[Scripts that build objects]
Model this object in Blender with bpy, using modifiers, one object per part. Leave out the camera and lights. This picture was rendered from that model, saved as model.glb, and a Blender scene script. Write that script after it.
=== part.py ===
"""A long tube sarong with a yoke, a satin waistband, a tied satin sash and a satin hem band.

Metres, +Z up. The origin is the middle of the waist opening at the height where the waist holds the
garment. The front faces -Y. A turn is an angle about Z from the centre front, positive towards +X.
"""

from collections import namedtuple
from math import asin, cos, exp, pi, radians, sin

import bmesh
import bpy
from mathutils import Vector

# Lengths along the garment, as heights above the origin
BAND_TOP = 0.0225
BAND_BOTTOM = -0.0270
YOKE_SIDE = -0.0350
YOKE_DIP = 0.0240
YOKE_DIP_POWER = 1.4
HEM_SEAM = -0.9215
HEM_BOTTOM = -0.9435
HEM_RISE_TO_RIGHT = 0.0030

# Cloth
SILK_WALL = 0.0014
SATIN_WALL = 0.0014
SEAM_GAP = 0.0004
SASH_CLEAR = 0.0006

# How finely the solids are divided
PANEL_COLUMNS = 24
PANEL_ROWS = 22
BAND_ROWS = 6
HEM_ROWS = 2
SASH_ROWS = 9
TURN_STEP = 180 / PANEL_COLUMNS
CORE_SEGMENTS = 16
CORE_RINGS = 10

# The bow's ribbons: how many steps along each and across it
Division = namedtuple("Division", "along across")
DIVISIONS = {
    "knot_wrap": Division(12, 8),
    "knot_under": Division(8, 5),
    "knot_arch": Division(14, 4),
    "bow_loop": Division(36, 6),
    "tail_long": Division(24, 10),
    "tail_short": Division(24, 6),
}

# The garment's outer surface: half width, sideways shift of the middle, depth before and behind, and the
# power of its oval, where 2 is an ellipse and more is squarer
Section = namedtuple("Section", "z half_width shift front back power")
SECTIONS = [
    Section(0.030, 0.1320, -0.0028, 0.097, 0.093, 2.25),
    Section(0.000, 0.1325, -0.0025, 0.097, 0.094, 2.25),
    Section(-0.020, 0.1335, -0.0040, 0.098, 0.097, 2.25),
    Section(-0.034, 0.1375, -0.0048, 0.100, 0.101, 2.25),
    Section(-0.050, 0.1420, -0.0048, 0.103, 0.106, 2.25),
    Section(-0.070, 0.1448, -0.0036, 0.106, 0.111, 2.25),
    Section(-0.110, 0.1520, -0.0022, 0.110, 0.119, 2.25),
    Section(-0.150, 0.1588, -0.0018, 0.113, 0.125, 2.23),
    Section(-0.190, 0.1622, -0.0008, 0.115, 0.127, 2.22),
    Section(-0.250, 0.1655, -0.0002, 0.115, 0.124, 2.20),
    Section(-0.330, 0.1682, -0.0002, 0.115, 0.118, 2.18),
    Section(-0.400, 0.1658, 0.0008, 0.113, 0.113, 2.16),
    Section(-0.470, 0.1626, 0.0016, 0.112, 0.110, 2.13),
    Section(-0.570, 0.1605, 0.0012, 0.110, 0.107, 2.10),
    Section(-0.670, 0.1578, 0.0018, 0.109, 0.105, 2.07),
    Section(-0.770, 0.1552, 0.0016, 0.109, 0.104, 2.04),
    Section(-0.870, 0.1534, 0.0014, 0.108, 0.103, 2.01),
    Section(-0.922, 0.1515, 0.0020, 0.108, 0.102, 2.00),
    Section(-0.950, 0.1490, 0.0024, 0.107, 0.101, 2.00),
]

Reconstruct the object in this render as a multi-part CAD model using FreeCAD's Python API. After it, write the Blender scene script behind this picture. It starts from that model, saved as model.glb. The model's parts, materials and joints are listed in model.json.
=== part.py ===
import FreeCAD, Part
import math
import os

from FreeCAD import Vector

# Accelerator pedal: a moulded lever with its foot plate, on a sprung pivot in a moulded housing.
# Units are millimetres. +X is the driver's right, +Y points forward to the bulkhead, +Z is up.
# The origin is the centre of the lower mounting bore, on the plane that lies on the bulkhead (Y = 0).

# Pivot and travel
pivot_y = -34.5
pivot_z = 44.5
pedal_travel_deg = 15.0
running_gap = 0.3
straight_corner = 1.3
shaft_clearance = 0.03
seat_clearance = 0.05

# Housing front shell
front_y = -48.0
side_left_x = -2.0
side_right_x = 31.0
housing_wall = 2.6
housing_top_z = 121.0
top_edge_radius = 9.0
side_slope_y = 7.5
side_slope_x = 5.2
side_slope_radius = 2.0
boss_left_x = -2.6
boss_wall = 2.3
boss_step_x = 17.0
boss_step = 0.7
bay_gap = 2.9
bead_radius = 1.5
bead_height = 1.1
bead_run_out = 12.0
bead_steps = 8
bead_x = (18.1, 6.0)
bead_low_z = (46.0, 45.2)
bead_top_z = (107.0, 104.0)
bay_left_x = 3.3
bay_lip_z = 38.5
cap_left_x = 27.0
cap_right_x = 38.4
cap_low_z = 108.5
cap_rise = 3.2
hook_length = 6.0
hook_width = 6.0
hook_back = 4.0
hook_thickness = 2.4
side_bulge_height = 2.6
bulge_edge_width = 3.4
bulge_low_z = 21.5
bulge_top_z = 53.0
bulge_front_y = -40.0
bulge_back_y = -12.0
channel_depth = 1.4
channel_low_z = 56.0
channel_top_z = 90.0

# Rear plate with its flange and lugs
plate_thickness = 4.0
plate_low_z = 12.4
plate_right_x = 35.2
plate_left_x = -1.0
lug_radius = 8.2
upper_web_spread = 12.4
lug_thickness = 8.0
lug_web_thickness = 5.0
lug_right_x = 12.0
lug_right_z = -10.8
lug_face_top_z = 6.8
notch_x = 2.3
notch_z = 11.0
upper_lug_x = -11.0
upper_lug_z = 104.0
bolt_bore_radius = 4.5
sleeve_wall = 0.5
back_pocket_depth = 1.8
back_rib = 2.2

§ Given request
Exactly repeat the lines above, from the opening line through the one with "satin hem band.", and include nothing else.

§ Response to the exercise
Model this object in Blender with bpy, using modifiers, one object per part. Leave out the camera and lights. This picture was rendered from that model, saved as model.glb, and a Blender scene script. Write that script after it.
=== part.py ===
"""A long tube sarong with a yoke, a satin waistband, a tied satin sash and a satin hem band.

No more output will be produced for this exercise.